» The task:
Scan the records below for the line containing "cad_parts[node].hide_render = cad_parts[node].hide_viewport" and the line containing "imported = [obj". Copy both, plus every line between, exactly.

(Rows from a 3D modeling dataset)
━━━━━━━━━━

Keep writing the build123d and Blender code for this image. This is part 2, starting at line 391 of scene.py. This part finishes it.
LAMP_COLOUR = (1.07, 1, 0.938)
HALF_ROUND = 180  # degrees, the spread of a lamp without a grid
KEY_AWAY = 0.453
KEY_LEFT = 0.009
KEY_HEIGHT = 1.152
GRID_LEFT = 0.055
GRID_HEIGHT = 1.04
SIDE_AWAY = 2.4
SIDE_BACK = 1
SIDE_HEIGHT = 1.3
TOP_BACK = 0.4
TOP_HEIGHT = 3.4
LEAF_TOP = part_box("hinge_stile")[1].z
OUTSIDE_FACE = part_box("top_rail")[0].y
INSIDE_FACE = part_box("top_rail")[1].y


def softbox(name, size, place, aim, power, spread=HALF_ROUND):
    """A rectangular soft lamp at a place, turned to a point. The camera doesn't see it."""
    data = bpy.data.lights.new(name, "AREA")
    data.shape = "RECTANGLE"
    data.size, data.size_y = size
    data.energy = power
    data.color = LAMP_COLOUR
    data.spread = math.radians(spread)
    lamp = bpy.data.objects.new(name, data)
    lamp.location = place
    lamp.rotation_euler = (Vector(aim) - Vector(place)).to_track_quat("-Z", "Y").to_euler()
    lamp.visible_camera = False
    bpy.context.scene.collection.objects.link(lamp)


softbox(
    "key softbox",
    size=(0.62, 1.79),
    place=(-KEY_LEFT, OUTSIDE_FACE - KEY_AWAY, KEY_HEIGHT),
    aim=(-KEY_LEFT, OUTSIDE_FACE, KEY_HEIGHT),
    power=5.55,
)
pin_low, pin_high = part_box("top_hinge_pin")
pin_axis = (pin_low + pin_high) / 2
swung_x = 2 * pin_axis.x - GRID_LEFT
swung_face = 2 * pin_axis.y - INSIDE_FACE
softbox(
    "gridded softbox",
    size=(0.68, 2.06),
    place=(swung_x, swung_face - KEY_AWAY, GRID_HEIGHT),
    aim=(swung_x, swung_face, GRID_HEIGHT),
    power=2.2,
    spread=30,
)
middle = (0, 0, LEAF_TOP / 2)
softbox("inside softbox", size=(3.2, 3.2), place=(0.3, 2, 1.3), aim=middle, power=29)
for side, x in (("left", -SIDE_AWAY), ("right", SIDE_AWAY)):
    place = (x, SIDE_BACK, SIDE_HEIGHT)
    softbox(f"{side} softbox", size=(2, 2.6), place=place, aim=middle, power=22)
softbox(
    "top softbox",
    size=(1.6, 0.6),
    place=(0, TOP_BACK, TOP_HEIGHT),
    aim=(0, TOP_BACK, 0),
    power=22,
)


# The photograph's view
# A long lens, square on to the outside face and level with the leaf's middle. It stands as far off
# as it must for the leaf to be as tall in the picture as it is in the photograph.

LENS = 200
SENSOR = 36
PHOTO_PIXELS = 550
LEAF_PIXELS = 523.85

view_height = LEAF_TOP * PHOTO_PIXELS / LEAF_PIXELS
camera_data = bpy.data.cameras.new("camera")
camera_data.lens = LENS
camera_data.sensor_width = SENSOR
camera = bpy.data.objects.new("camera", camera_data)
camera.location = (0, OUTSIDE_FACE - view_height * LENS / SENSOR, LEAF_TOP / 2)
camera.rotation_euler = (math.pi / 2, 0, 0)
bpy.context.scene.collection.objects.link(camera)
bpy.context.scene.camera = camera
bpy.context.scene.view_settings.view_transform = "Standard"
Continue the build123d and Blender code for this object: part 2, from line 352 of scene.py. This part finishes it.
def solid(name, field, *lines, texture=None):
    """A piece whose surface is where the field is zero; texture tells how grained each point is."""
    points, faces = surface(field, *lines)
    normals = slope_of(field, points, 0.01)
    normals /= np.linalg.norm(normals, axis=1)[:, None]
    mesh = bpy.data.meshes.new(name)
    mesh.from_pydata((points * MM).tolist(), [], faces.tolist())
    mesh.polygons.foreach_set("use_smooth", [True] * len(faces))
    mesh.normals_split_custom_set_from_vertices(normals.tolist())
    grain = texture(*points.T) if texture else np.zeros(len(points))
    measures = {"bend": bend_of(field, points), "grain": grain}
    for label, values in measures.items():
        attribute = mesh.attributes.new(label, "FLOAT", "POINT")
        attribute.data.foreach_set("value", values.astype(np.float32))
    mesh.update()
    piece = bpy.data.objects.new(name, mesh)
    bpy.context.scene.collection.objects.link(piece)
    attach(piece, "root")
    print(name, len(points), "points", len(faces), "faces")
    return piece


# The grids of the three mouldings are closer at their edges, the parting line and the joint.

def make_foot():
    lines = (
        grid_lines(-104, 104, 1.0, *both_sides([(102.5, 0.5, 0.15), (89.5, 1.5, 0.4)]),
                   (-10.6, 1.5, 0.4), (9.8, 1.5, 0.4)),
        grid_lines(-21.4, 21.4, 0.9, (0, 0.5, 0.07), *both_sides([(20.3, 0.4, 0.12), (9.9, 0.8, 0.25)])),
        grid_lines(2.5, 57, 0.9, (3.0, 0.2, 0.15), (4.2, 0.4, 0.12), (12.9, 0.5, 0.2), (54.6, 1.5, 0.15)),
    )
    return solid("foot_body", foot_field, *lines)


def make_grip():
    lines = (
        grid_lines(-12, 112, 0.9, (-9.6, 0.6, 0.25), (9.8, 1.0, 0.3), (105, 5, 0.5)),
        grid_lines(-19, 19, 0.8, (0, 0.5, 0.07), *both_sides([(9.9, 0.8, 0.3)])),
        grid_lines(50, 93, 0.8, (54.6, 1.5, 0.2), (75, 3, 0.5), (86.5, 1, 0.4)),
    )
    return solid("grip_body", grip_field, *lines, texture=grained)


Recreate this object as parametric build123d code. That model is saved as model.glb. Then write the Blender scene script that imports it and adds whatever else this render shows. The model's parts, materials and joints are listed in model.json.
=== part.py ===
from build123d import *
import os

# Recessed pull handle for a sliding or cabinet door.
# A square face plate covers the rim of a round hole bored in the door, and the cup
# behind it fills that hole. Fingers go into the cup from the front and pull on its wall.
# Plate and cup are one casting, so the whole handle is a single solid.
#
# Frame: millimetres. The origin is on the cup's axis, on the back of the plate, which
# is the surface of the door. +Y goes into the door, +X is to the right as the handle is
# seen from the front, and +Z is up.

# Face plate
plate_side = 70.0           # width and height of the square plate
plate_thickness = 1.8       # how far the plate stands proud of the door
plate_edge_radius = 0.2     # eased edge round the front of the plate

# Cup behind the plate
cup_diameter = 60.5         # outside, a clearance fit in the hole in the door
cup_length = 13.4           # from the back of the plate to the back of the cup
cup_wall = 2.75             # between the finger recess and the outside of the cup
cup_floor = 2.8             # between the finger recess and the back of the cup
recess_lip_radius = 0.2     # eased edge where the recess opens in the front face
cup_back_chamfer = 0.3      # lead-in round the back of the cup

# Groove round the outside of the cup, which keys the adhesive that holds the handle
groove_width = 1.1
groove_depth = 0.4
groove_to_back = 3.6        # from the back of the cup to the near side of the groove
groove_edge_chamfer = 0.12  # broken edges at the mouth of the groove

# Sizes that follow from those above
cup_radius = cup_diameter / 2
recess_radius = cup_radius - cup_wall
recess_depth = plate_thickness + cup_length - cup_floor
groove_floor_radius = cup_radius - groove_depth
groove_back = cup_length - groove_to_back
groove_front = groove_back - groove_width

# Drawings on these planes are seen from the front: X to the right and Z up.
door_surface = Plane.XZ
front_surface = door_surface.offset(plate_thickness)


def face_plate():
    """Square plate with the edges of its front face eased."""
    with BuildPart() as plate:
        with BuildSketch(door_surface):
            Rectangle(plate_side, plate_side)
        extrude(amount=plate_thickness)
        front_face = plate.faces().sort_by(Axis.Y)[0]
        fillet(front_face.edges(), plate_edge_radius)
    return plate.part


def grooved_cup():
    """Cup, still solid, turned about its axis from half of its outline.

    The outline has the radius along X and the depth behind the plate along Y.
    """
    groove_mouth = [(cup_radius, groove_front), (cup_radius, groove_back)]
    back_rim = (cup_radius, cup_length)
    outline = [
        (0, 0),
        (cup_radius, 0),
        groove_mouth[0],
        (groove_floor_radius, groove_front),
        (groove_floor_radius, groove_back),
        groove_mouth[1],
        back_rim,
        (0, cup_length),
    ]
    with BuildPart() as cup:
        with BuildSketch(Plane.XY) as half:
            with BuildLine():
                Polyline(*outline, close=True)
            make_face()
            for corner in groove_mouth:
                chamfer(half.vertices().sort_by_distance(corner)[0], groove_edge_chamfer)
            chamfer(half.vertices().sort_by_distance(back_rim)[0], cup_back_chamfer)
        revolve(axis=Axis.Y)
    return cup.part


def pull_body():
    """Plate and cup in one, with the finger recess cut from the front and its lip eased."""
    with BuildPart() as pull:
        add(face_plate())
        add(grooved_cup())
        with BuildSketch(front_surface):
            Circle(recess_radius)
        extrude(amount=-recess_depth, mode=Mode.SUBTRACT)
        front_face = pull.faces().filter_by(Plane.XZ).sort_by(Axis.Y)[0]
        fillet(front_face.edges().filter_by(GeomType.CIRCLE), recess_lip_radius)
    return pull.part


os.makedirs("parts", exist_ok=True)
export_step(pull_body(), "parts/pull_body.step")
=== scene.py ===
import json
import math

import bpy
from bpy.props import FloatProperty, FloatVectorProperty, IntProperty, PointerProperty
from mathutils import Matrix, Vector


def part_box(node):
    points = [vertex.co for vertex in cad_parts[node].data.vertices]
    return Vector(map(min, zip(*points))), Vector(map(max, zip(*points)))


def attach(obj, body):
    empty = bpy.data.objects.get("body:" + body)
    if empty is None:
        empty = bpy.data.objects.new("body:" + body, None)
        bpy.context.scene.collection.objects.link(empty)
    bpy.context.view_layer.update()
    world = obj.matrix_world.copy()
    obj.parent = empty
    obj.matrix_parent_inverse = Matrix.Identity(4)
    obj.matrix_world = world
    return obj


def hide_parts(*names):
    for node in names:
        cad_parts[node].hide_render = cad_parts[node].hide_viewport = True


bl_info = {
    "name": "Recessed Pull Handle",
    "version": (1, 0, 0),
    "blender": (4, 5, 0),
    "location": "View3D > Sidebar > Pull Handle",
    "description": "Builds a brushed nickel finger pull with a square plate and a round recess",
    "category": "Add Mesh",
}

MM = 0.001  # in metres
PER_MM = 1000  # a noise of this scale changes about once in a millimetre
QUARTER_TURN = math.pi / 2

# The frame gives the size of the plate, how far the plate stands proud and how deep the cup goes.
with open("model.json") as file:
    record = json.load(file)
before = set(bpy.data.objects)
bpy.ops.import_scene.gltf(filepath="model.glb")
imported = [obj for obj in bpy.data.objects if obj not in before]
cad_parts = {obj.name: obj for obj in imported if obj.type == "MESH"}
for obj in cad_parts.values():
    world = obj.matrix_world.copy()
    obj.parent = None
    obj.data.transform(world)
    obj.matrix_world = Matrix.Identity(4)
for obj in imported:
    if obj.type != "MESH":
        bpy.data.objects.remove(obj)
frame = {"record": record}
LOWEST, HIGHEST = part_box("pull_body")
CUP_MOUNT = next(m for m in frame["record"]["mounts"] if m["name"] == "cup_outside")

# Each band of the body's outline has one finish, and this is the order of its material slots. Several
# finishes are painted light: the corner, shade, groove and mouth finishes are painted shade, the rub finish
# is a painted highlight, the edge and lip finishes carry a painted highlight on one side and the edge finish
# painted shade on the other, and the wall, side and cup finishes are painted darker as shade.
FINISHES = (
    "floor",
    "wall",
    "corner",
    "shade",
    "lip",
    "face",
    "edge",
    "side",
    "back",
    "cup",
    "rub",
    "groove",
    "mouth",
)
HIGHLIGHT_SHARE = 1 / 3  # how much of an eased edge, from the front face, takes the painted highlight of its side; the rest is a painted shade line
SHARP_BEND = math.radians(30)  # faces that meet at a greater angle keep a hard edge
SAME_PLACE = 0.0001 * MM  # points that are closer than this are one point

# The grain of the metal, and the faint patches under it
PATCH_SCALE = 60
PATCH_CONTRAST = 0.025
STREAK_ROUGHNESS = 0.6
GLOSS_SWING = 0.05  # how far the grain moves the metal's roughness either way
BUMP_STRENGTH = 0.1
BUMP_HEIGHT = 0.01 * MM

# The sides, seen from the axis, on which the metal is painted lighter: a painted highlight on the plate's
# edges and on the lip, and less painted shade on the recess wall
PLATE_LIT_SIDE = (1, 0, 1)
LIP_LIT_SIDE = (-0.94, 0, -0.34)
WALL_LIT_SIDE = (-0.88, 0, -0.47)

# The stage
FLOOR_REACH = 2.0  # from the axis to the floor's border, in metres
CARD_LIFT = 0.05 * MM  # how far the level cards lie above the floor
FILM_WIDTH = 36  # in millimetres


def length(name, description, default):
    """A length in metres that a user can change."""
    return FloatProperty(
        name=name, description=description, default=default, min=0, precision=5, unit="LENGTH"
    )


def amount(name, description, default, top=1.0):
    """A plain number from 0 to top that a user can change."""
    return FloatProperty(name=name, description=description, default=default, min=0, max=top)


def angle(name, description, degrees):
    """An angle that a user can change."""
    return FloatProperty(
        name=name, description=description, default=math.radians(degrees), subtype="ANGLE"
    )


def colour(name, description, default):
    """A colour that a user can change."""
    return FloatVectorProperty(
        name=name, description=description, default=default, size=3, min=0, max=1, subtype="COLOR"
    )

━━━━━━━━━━

» Response to this task:
        cad_parts[node].hide_render = cad_parts[node].hide_viewport = True


bl_info = {
    "name": "Recessed Pull Handle",
    "version": (1, 0, 0),
    "blender": (4, 5, 0),
    "location": "View3D > Sidebar > Pull Handle",
    "description": "Builds a brushed nickel finger pull with a square plate and a round recess",
    "category": "Add Mesh",
}

MM = 0.001  # in metres
PER_MM = 1000  # a noise of this scale changes about once in a millimetre
QUARTER_TURN = math.pi / 2

# The frame gives the size of the plate, how far the plate stands proud and how deep the cup goes.
with open("model.json") as file:
    record = json.load(file)
before = set(bpy.data.objects)
bpy.ops.import_scene.gltf(filepath="model.glb")
imported = [obj for obj in bpy.data.objects if obj not in before]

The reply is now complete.